- **WHAT IS BEING ASKED**:
The data below holds the lines to copy: everything from the line containing "NODES = [box_half, tongue_half, lock_pin]" to the line containing "points = [vertex.co", both ends included, set down exactly.

- **INPUT FOR THIS TASK**:
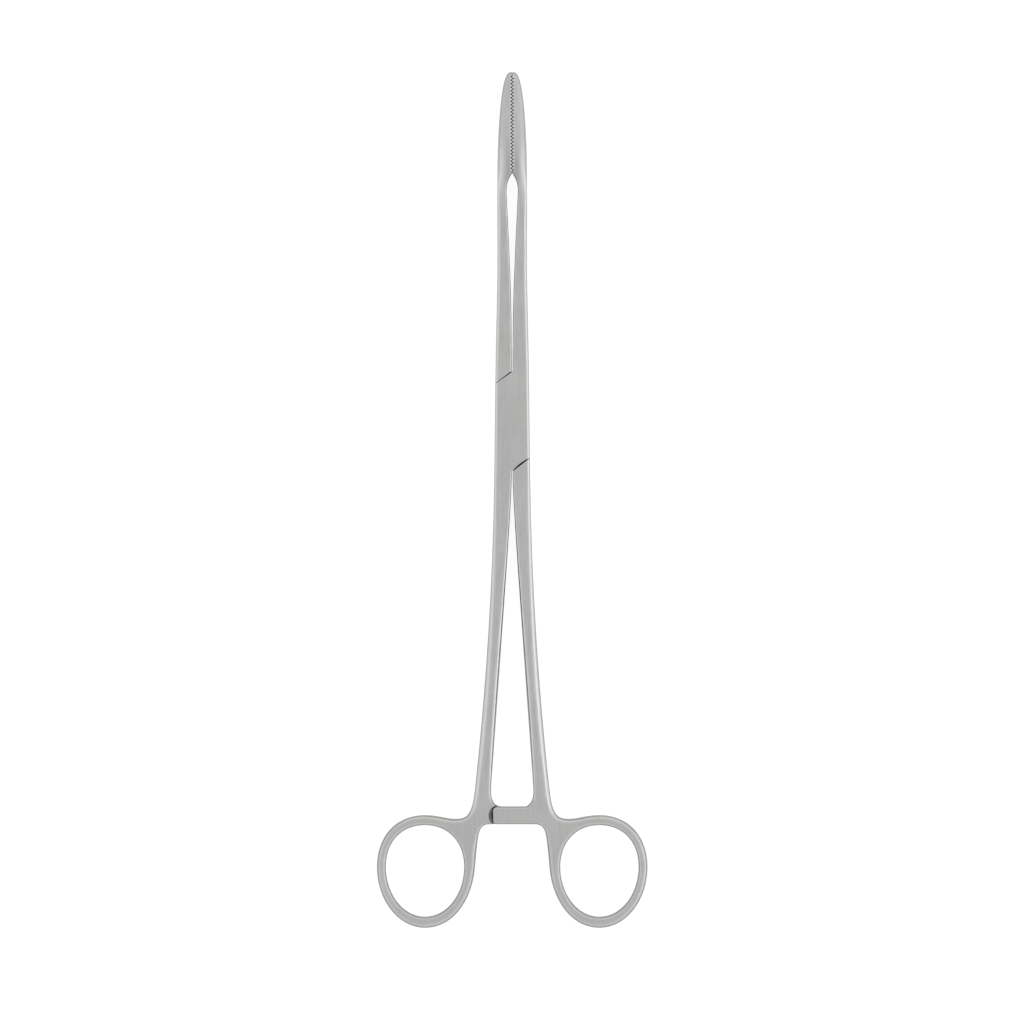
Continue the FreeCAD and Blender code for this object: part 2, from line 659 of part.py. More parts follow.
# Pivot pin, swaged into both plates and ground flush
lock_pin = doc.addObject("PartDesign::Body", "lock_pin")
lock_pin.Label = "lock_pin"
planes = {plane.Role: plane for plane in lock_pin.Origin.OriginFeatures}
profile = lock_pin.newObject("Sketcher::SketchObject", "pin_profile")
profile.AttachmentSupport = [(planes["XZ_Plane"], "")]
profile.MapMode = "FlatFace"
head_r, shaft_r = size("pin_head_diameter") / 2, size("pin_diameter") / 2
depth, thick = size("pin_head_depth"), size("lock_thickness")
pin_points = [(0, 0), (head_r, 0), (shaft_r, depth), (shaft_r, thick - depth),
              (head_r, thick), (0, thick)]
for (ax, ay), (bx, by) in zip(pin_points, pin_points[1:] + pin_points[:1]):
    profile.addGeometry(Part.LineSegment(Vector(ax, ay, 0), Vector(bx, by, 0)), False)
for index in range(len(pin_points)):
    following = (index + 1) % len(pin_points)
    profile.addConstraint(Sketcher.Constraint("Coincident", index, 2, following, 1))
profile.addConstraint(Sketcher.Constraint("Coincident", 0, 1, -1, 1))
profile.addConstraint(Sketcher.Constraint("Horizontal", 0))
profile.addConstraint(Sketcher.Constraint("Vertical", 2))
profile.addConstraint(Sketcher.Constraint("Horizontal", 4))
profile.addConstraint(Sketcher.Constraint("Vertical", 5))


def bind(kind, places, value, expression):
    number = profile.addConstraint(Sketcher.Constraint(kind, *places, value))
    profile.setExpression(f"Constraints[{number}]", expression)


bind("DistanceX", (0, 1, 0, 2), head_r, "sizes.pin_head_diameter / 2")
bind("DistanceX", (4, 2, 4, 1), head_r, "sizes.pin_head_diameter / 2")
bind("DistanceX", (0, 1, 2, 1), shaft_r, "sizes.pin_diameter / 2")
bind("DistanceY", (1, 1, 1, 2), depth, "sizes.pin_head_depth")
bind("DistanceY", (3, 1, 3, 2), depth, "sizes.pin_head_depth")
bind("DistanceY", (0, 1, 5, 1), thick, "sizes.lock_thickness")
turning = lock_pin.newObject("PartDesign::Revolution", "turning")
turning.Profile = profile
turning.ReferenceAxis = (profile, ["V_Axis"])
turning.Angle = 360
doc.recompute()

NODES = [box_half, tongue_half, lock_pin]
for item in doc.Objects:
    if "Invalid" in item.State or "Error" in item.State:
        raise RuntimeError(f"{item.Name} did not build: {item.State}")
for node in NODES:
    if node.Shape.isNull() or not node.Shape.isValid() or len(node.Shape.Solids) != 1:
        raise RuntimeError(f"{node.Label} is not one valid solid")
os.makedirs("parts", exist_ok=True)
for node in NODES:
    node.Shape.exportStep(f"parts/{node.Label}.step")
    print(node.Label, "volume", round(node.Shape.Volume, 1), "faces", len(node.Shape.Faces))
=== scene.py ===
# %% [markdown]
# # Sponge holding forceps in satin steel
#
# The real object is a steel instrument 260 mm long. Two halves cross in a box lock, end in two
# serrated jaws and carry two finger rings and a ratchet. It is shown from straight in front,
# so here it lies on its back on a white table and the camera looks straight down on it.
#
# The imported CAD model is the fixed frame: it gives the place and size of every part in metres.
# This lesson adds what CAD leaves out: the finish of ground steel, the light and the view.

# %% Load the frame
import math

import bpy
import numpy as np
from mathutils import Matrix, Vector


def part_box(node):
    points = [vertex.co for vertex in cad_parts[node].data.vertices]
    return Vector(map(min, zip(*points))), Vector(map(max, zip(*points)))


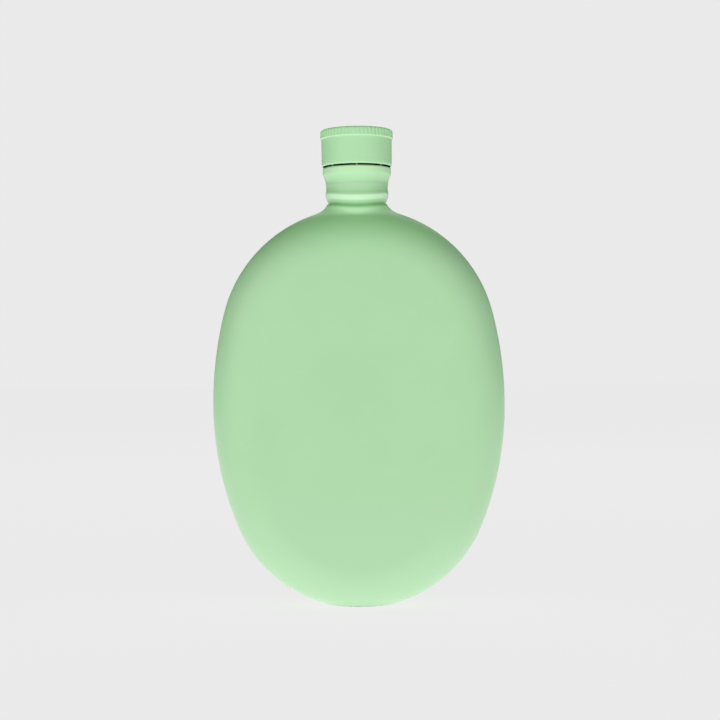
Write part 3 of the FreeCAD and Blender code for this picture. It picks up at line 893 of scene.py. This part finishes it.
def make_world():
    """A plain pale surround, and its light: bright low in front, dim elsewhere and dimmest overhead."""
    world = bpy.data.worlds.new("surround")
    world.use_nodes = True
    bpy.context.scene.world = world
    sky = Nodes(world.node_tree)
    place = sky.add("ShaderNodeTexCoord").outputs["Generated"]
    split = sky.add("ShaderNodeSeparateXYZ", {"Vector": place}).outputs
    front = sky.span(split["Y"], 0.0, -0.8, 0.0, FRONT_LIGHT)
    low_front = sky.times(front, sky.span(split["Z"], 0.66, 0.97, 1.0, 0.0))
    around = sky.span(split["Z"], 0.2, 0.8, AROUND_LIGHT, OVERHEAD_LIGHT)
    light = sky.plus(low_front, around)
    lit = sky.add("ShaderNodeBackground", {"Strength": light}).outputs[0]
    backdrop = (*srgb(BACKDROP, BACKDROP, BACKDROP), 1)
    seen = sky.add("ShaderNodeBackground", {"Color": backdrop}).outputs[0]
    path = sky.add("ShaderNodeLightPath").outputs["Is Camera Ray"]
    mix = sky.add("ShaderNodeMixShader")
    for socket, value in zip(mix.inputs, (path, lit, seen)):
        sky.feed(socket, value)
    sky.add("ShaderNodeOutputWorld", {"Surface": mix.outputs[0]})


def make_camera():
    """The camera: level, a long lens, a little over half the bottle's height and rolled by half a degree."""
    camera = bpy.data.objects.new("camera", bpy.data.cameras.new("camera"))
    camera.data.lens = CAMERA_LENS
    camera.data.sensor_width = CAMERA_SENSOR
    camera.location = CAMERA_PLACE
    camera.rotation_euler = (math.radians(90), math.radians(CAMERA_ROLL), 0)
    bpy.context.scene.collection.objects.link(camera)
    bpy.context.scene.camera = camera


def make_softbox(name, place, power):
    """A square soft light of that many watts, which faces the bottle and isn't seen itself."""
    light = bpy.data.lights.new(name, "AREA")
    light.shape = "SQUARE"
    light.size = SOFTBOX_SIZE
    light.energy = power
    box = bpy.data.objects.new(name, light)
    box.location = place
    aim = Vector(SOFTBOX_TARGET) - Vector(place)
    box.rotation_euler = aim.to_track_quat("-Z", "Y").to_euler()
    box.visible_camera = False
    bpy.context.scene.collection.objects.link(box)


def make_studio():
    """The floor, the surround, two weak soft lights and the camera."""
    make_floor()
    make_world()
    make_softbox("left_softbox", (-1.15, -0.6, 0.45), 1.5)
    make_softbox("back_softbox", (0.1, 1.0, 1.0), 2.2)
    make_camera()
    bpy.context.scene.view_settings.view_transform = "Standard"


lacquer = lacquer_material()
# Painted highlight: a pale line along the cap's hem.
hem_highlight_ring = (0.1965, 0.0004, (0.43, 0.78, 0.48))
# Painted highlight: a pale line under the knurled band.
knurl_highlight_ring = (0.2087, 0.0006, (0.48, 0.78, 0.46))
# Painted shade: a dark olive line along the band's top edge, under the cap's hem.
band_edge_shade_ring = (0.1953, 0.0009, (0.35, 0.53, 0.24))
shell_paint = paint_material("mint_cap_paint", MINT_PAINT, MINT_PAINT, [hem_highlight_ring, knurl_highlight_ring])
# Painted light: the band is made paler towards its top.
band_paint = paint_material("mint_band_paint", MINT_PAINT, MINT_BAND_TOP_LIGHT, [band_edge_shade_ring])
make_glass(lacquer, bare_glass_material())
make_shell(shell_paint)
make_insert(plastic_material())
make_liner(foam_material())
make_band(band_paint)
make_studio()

- **RESULT**:
NODES = [box_half, tongue_half, lock_pin]
for item in doc.Objects:
    if "Invalid" in item.State or "Error" in item.State:
        raise RuntimeError(f"{item.Name} did not build: {item.State}")
for node in NODES:
    if node.Shape.isNull() or not node.Shape.isValid() or len(node.Shape.Solids) != 1:
        raise RuntimeError(f"{node.Label} is not one valid solid")
os.makedirs("parts", exist_ok=True)
for node in NODES:
    node.Shape.exportStep(f"parts/{node.Label}.step")
    print(node.Label, "volume", round(node.Shape.Volume, 1), "faces", len(node.Shape.Faces))
=== scene.py ===
# %% [markdown]
# # Sponge holding forceps in satin steel
#
# The real object is a steel instrument 260 mm long. Two halves cross in a box lock, end in two
# serrated jaws and carry two finger rings and a ratchet. It is shown from straight in front,
# so here it lies on its back on a white table and the camera looks straight down on it.
#
# The imported CAD model is the fixed frame: it gives the place and size of every part in metres.
# This lesson adds what CAD leaves out: the finish of ground steel, the light and the view.

# %% Load the frame
import math

import bpy
import numpy as np
from mathutils import Matrix, Vector


def part_box(node):
    points = [vertex.co for vertex in cad_parts[node].data.vertices]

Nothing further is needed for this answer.